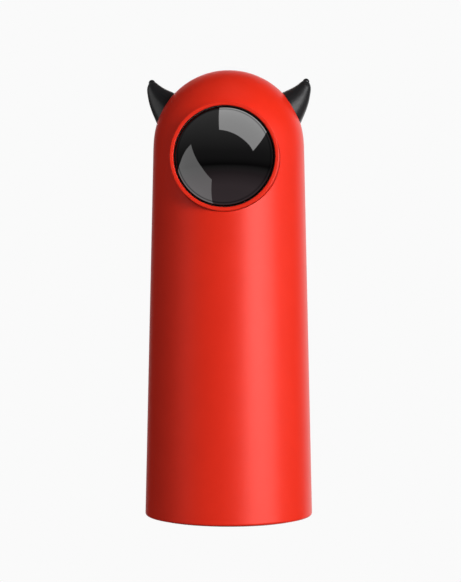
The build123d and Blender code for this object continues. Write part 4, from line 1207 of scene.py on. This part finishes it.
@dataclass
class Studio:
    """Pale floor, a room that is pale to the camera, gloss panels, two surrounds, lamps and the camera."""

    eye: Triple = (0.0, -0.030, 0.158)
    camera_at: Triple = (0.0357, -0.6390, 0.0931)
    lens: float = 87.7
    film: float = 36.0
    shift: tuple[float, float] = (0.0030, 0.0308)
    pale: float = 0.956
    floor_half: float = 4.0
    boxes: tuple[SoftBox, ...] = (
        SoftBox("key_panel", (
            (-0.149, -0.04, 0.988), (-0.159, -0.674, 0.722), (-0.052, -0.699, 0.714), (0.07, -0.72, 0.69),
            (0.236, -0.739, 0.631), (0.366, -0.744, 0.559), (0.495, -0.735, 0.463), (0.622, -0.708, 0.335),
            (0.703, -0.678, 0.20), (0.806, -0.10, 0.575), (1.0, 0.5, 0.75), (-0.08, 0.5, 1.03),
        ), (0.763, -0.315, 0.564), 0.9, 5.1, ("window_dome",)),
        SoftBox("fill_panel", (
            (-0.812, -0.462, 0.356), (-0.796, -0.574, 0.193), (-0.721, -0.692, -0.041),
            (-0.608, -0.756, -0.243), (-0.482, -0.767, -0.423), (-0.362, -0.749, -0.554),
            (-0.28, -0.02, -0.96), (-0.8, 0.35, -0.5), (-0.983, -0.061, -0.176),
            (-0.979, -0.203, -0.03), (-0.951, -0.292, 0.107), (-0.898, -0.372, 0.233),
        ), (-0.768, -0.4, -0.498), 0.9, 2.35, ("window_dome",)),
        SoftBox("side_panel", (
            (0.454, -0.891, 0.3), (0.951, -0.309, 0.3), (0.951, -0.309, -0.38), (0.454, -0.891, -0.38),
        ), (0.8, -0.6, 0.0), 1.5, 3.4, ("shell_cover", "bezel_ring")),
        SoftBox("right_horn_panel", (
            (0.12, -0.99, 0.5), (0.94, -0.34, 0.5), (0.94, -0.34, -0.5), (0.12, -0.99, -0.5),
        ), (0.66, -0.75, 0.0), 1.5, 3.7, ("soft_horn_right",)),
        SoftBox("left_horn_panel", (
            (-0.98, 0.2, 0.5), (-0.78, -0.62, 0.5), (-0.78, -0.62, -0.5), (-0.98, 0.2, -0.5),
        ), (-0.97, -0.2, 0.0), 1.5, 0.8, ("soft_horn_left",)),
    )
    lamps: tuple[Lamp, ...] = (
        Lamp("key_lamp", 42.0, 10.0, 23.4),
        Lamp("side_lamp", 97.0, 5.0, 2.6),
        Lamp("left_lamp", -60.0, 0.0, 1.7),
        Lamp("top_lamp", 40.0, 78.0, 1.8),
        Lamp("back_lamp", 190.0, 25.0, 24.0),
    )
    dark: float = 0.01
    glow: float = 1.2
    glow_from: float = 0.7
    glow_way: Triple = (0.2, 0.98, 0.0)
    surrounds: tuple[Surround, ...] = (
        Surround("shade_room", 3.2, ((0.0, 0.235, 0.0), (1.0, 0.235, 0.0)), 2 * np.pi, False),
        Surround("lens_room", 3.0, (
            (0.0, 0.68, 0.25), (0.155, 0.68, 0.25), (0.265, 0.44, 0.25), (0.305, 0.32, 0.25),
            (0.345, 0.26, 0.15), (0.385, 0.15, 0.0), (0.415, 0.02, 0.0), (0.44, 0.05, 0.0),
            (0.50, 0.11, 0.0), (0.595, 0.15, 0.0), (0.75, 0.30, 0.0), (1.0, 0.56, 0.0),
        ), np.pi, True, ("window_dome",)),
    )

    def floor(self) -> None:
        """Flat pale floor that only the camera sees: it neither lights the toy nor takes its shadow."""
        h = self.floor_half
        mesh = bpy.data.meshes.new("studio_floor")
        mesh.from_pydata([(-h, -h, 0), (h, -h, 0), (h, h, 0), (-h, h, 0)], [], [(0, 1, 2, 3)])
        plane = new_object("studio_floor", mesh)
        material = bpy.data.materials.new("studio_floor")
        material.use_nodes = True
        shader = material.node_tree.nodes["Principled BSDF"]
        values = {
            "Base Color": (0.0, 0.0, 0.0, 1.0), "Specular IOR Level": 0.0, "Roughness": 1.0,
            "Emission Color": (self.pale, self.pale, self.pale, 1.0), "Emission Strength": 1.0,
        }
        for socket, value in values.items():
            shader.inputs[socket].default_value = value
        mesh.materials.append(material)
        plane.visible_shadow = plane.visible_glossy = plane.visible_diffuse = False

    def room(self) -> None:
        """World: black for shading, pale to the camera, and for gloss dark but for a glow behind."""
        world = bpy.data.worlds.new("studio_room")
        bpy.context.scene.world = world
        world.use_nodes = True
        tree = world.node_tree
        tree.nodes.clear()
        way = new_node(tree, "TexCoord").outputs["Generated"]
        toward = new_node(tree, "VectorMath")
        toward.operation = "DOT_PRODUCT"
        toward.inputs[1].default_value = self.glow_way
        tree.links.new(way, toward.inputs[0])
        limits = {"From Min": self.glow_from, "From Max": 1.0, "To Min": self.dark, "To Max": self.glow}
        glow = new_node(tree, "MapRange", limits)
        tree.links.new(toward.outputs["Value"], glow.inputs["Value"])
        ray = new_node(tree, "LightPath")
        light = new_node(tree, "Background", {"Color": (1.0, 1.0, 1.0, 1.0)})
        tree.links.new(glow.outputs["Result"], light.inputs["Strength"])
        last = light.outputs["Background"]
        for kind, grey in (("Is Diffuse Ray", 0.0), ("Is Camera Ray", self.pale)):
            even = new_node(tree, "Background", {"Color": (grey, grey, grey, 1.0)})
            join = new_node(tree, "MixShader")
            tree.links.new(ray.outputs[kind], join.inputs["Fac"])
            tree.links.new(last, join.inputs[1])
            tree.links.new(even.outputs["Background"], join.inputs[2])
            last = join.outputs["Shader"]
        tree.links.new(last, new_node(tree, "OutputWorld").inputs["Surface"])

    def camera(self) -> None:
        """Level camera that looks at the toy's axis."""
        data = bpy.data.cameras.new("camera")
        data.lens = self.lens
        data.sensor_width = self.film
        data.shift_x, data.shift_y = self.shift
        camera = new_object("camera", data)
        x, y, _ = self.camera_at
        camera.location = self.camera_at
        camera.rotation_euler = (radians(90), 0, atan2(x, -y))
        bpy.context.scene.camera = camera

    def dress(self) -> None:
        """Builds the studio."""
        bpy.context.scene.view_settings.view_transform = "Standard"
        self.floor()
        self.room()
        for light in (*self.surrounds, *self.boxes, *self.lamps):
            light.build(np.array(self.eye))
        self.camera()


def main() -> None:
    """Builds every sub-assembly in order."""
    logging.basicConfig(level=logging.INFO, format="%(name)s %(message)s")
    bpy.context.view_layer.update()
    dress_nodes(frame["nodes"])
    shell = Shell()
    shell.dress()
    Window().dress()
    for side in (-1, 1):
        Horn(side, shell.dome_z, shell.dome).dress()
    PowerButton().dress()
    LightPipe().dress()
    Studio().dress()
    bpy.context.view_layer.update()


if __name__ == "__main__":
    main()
========================================
What needs to be done:
Can you write out the lines above, from the first one through the one containing "floor, a room", exactly as they appear and nothing more?

Completed exercise:
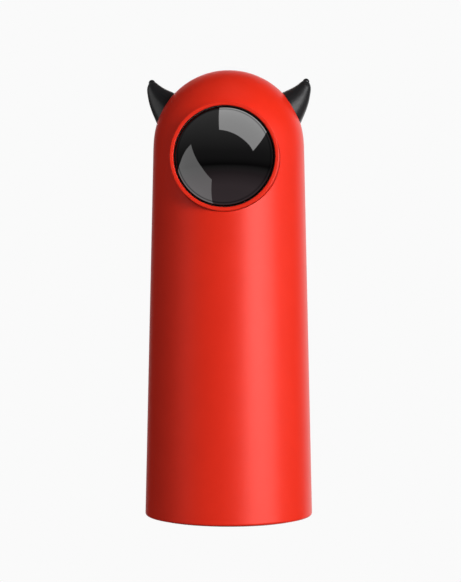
The build123d and Blender code for this object continues. Write part 4, from line 1207 of scene.py on. This part finishes it.
@dataclass
class Studio:
    """Pale floor, a room that is pale to the camera, gloss panels, two surrounds, lamps and the camera."""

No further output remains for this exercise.